Linebacker is an invaluable position on the football field. Just as a great linebacker core can elevate a defense, a weak one can sink it.
Faced with the challenge of balancing run and pass threats, the linebackers not only have to plug gaps in the run, but they also have to be able to read a play and decipher if it’s a pass in a split second. If they’re too slow to react to either threat, chances are an opponent will be open and ready to capitalize. It’s a delicate balance — two opposing forces and instincts in constant battle.
So far this season, the No. 4 Michigan football team’s linebackers have struggled to find that balance.
And after getting carved up last weekend by Iowa’s quarterback Spencer Petras a notoriously inefficient quarterback, the position group is forced to do some soul searching.
“There are a couple of things we can do better in the passing game, definitely a big emphasis for us,” Michigan linebackers coach George Helow said Wednesday afternoon. “We are working on it. The things that were broke, we are gonna fix, and expect better stuff in the passing game.”
At Kinnick, the Wolverines’ linebacker core was often caught in no man’s land. The pass catchers that aren’t wide receivers — tight ends, running backs and the occasional full back — are typically the responsibility of the linebackers. Michigan’s unit gave up over 130 yards to that group.
They consistently found swaths of open space behind the Wolverines’ defense.
There is just so much space that a linebacker must keep under their watchful eye, and so much can happen in that space. They have to be ready for of it all.
“Space is the enemy of defense,” Helow said. “The faster that you close and the (better) angles that you take to the ball, the better you’ll be able to be in coverage.”
This isn’t a problem unique to Iowa — Maryland exposed it a week earlier — and it’s certainly not one that’s going away. As Michigan moves further into its schedule it will face offenses that will test its linebackers more and more. If the group doesn’t improve, those teams will be able to make the Wolverines pay for their shortcomings more than the Hawkeyes did.
Helow pointed to a few reasons why Michigan’s linebackers may have been subpar when defending the pass, mainly revolving around the fact that they sold out hard to stop the run.
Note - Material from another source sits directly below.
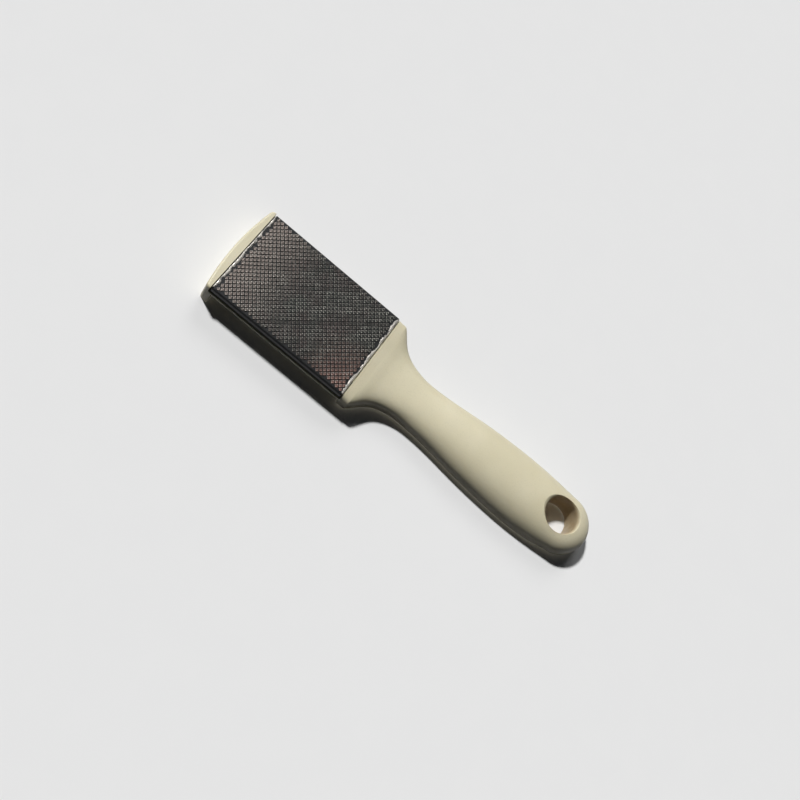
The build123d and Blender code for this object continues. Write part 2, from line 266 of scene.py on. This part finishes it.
def moulded_plastic(name, colours, roughness):
    """Cream moulded plastic: slow drifts of colour, a fine speckle and the grain of the mould."""
    material, tree, shader = new_material(name)
    where = place(tree)
    pale, deep = colours
    drift = spread(tree, noise(tree, where, DRIFT_GRAIN, 3.0), 0.35, 0.65)
    speckle = spread(tree, noise(tree, where, SPECKLE_GRAIN), 0.55, 0.75, 0.0, SPECKLE_MOST)
    base = blend_colours(tree, drift, pale, deep)
    base = blend_colours(tree, speckle, base, tuple(SPECKLE_SHADE * c for c in deep))
    tree.links.new(base, shader.inputs["Base Color"])
    gloss = spread(tree, noise(tree, where, GLOSS_GRAIN), 0.3, 0.7, roughness - 0.05, roughness + 0.07)
    tree.links.new(gloss, shader.inputs["Roughness"])
    shader.inputs["IOR"].default_value = PLASTIC_IOR
    shader.inputs["Subsurface Weight"].default_value = SCATTER_WEIGHT
    shader.inputs["Subsurface Radius"].default_value = SCATTER_RADIUS
    shader.inputs["Subsurface Scale"].default_value = SCATTER_SCALE
    add_bump(tree, shader, noise(tree, where, MOULD_GRAIN, 3.0), MOULD_RELIEF, 0.25)
    return material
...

“When you play the run hard and teams give you play action and boot plays, you play the run, play the run, play the run, and then boom, it’s a pass play,” Helow said emphatically. “… (Iowa) got us on a couple and we’ll get it corrected.”
It’s important to note that the Wolverines were effective in stopping the run on Saturday, giving up just 67 yards, and the linebackers played a key role in that. But the pass defense still lagged behind.
Michigan might not have the personnel to excel in this position with presumed starter junior linebacker Nikhai Hill-Green has been out all season thus far with no timetable for return. But it does have the talent — especially in linebackers like sophomore Junior Colson and graduate student Michael Barrett — to be at least adequate in pass coverage.
So even after sustaining some damage against the Hawkeyes, the Wolverines’ linebackers have plenty of time to right themselves. But if significant improvement isn’t made before matchups against some of the Big Ten’s more formidable offenses, then Michigan’s defense as a whole faces the risk of sinking.